As the Doctor sets the coordinates he sees that his reflection is, briefly the Dream Lord's face.

Source: Mark Senior

Continuity Notes:
  • The Dream Lord mentions the Doctor's relationship with Elizabeth I (see The End of Time).
  • The Doctor gives his age as 907.
  • The old peoples' home is the SARN Residential Care Home. Sarn was the setting for Planet of Fire.
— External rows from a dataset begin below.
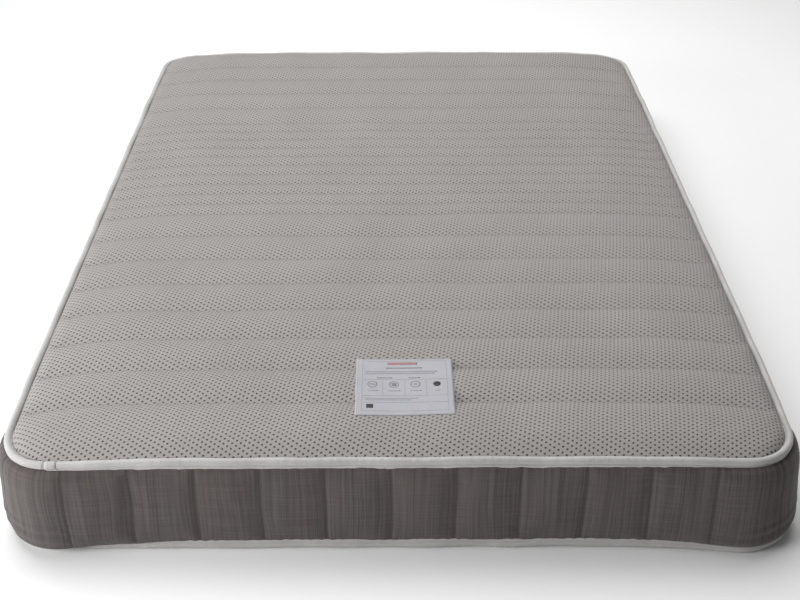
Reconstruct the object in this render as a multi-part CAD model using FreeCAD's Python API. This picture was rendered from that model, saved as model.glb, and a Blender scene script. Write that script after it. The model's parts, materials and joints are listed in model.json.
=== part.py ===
import FreeCAD, Part
import math
import os

# A double pocket-sprung mattress, in millimetres.
# X runs across it, Y from the foot end to the head end, Z up from the floor.
# The origin is on the floor under the middle. Every layer is worked out from the sizes below.

# Outside
WIDTH = 1350.0  # over the border at its fullest
LENGTH = 1900.0
CORNER_RADIUS = 92.0  # of the border, seen from above
TOP_EDGE = 190.0  # height of the top seam
BOTTOM_EDGE = 11.5  # height of the bottom seam
CROWN = 24.0  # how far the middle of the top stands above its seam
SHOULDER = 90.0  # width at the sides and ends over which the top falls to the seam

# Quilted top
FABRIC = 2.0  # air-mesh knit
WADDING = 14.0
BACKING = 1.0
QUILT_MARGIN = 150.0  # from each end to the first quilting line
WIDE_CHANNEL = 100.0
NARROW_CHANNEL = 50.0  # across the hip and back area
WIDE_CHANNELS_AT_FOOT = 7
NARROW_CHANNELS = 10
WIDE_CHANNELS_AT_HEAD = 4
QUILT_DEPTH = 5.0  # of a quilting line below the channel beside it
END_SLOPE = 3.0  # how much lower the end channels are at their middle, where they slope to the seam

# Border
BULGE = 4.0  # of the border's outer face between its seams
INNER_BULGE = 0.5  # of its inner face, which is almost straight
BORDER_FABRIC = 1.5
BORDER_WADDING = 8.0
BORDER_BACKING = 0.8
BORDER_SEAMS = 58  # upright quilting seams, evenly spaced round the border
FIRST_SEAM = -16.0  # round the border from the middle of the foot end

# Bound edges
TOP_BEAD = 6.2  # radius of the tape where it is folded over the top seam
BOTTOM_BEAD = 6.0
BEAD_INSET = 5.0  # of the bead's centre from the border's face
TAPE = 1.4  # thickness
TAPE_HEM = 4.0  # of the tape that is sewn flat to the border beyond the bead
JOIN_LENGTH = 26.0  # of the overlap where a tape's ends meet
THREAD = 0.8

# Base
BASE_FABRIC = 2.0
BASE_WADDING = 6.0
BASE_ROUNDING = 11.0  # of the underside's edge, up to the bottom seam

# Inside
FELT = 6.0  # insulator pads above and below the springs
SCRIM = 1.0  # sheets that hold the pocket strings together
COMFORT_FOAM = 25.0  # at its edge; the crown is added to it
SPRING_PITCH = 62.5
STRINGS = 19  # pocket strings side by side across the width
POCKETS = 28  # pockets in each string, along the length
POCKET_WALL = 0.8
POCKET_GAP = 0.4  # between neighbouring strings
WELD_LENGTH = 6.0  # of the welded web between two pockets
ZONES = 7  # groups that the coils are kept in, foot to head
COIL_TURNS = 5
COIL_RADIUS = 27.0  # at its waist
COIL_END_RADIUS = 21.0
COIL_WIRE = 1.7  # side of a square section, as heavy as a 1.9 mm round wire

# Label
LABEL_WIDTH = 173.0
LABEL_LENGTH = 171.0
LABEL_THICKNESS = 0.5
LABEL_X = 10.0
LABEL_FROM_FOOT = 186.0  # from the foot end to the label's middle

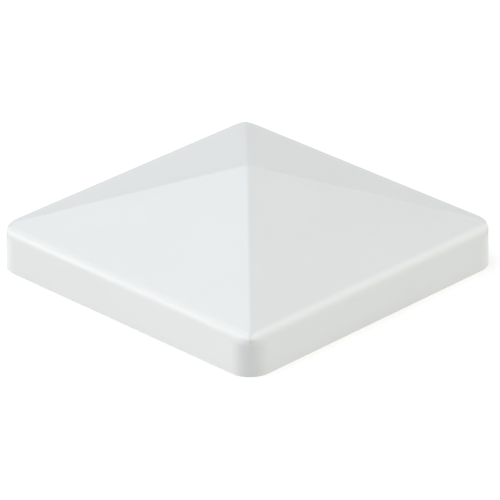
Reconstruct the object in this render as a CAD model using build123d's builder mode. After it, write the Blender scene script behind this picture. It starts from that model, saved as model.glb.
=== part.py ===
from build123d import *

import os
from math import atan, cos, degrees, radians, sin, tan

# Square pyramid cap that pushes over the top of a 127 mm (nominal 5 in) vinyl fence post.
# A thin moulded shell rests on the post's end by webs under its roof, and adhesive foam pads
# inside its skirt hold it to the post's sides. +Z is up, and the origin is the centre of the
# plane that the rim lies in. Lengths are millimetres and angles are degrees.

# Driving dimensions of the shell.
POST_SIDE = 127.0  # outside of the post
POST_CLEARANCE = 1.1  # from the post to the skirt, on each side, at the rim
WALL = 2.4
SKIRT_HEIGHT = 17.0  # from the rim to where the skirt's and the roof's planes cross
ROOF_RISE = 24.8  # from there to where the roof's planes cross
DRAFT = 1.25  # the skirt widens towards the rim
CORNER_RADIUS = 9.4  # upright corners, at the rim
EAVE_RADIUS = 4.5
HIP_RADIUS = 2.5
INNER_HIP_RADIUS = 1.5
RIM_RADIUS = 0.3
LEAD_IN = 0.8  # chamfer inside the rim, where the post enters

# Webs that the post's end stops against, and the crush ribs that centre it.
INSERTION = 13.0  # length of post inside the cap
WEB_THICKNESS = 1.6
WEB_REACH = 6.0  # from the post's side to the web's inner end
WEB_SPACING = 50.0  # from the middle of a side to its outer webs
CRUSH_CLEARANCE = 0.1
CRUSH_START = 2.0  # from the rim to a crush rib
CRUSH_LEAD = 3.0  # height of the slope at a crush rib's foot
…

  • This episode, at the centre of the series, is the only one that is not referred to later in the series, yet seems to reflect aspects of episodes that precede it: aliens with single eyeballs (the Atraxi in The Eleventh Hour); aliens driven from their home trying to colonise Earth (the Saturnynes in The Vampires of Venice); people being older than they seem (Liz 10 in The Beast Below); malignant aliens appearing initially benevolent (the Daleks in Victory of the Daleks). It also foreshadows incidents that follow; people taking refuge in a church (The Hungry Earth); (Rory's demise, in Cold Blood); Rory dragging Amy to safety (pulling the Pandorica from a blazing building in The Big Bang); the Doctor restoring reality in an exploding TARDIS (The Big Bang).